==== EXCERPTED DATA ====

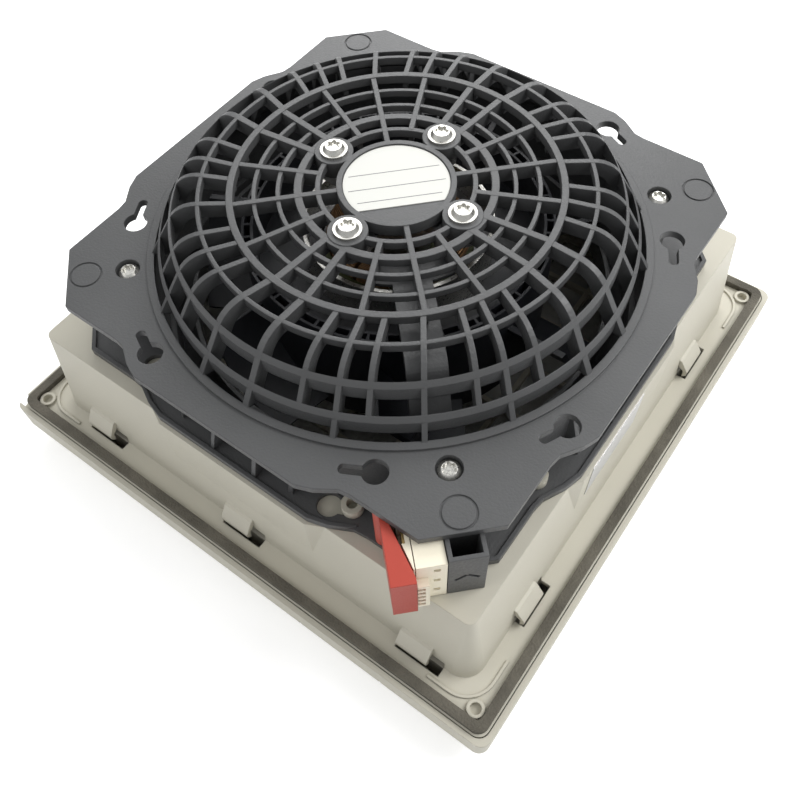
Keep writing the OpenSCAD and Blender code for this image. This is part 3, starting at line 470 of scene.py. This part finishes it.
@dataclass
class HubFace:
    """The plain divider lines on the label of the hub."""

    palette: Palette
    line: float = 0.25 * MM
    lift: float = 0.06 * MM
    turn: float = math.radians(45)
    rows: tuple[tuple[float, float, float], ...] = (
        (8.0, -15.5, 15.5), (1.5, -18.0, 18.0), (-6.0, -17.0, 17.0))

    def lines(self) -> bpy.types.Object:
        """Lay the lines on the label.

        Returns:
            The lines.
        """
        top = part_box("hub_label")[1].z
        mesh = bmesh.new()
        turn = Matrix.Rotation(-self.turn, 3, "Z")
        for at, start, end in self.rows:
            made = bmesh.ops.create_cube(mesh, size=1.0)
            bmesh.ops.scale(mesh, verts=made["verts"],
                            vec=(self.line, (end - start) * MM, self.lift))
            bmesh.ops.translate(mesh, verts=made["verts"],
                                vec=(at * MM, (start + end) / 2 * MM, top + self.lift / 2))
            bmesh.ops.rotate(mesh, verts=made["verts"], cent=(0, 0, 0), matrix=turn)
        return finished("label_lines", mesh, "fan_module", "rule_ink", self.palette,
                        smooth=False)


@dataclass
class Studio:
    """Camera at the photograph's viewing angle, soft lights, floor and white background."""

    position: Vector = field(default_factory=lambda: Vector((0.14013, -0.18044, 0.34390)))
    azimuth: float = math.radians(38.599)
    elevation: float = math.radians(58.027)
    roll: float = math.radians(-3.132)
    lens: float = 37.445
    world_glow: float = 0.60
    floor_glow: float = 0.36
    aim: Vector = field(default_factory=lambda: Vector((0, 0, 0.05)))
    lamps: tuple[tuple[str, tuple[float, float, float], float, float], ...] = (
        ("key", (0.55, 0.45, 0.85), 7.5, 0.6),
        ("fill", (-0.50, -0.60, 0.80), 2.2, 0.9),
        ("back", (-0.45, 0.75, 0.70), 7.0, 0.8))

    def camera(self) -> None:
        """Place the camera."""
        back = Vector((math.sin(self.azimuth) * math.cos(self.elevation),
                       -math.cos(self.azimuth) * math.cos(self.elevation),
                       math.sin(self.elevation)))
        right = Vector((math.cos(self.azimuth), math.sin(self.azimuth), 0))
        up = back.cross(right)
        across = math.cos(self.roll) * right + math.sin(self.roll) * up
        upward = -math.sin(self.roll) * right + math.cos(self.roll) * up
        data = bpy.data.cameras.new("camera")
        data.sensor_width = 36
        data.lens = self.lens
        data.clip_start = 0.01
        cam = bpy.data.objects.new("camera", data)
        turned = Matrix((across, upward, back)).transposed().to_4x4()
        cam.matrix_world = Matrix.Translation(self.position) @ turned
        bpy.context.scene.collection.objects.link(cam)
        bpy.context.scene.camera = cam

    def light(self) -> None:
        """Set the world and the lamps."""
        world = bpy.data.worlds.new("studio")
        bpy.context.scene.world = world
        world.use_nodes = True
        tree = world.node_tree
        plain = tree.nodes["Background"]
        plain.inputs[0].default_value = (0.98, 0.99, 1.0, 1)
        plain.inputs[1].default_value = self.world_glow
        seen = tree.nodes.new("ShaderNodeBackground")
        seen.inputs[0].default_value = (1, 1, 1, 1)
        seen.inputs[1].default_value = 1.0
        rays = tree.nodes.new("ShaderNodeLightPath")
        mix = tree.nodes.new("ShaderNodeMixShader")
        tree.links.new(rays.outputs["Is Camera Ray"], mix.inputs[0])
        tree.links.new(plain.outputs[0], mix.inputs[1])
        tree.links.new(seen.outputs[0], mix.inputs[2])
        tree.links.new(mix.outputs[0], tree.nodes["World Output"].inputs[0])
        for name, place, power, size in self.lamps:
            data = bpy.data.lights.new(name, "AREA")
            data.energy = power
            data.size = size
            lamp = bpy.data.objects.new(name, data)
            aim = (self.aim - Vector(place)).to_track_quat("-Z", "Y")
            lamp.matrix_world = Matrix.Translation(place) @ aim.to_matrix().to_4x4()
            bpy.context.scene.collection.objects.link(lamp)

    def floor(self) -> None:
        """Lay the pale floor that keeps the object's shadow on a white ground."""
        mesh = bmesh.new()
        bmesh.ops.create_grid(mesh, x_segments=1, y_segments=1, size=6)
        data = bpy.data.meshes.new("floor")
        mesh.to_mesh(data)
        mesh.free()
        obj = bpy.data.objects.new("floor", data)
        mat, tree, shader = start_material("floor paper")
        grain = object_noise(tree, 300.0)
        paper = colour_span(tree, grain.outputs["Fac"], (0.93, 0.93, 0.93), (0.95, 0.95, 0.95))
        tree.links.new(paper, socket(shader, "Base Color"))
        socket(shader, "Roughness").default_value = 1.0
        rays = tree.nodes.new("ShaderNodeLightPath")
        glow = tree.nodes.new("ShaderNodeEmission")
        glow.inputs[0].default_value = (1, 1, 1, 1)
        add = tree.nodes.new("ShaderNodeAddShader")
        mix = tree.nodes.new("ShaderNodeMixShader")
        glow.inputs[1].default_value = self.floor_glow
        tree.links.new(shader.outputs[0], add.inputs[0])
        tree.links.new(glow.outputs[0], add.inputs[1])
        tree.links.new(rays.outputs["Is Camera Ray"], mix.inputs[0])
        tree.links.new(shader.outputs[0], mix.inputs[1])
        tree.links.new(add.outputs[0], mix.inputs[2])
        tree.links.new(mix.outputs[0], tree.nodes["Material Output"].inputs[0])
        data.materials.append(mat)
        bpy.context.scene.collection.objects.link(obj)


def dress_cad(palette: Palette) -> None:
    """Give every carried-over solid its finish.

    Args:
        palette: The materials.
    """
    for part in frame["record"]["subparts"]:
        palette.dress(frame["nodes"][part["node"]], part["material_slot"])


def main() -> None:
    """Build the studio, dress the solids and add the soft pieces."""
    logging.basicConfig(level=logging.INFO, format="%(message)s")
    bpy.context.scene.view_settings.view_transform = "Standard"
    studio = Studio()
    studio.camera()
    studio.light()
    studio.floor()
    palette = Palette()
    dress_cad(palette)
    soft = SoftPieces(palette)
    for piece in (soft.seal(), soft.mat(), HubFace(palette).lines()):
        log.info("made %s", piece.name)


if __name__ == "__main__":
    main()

====
==== EXCERPTED DATA ====

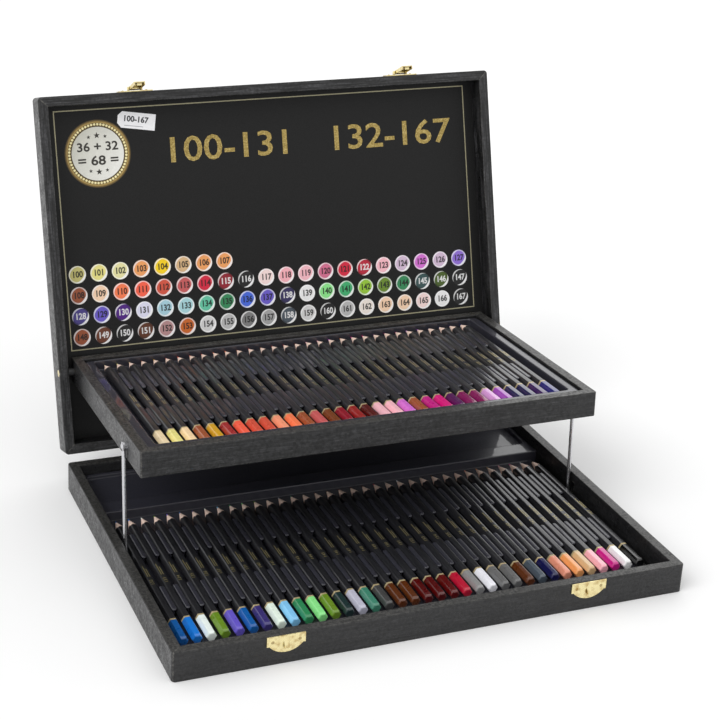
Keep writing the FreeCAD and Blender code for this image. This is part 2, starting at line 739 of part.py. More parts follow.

====

• TASK STATEMENT: Give again only the lines from the one bearing "Keep writing the OpenSCAD" through the one bearing "plain divider lines", exactly as they stand.

• WRITTEN REPLY:
Keep writing the OpenSCAD and Blender code for this image. This is part 3, starting at line 470 of scene.py. This part finishes it.
@dataclass
class HubFace:
    """The plain divider lines on the label of the hub."""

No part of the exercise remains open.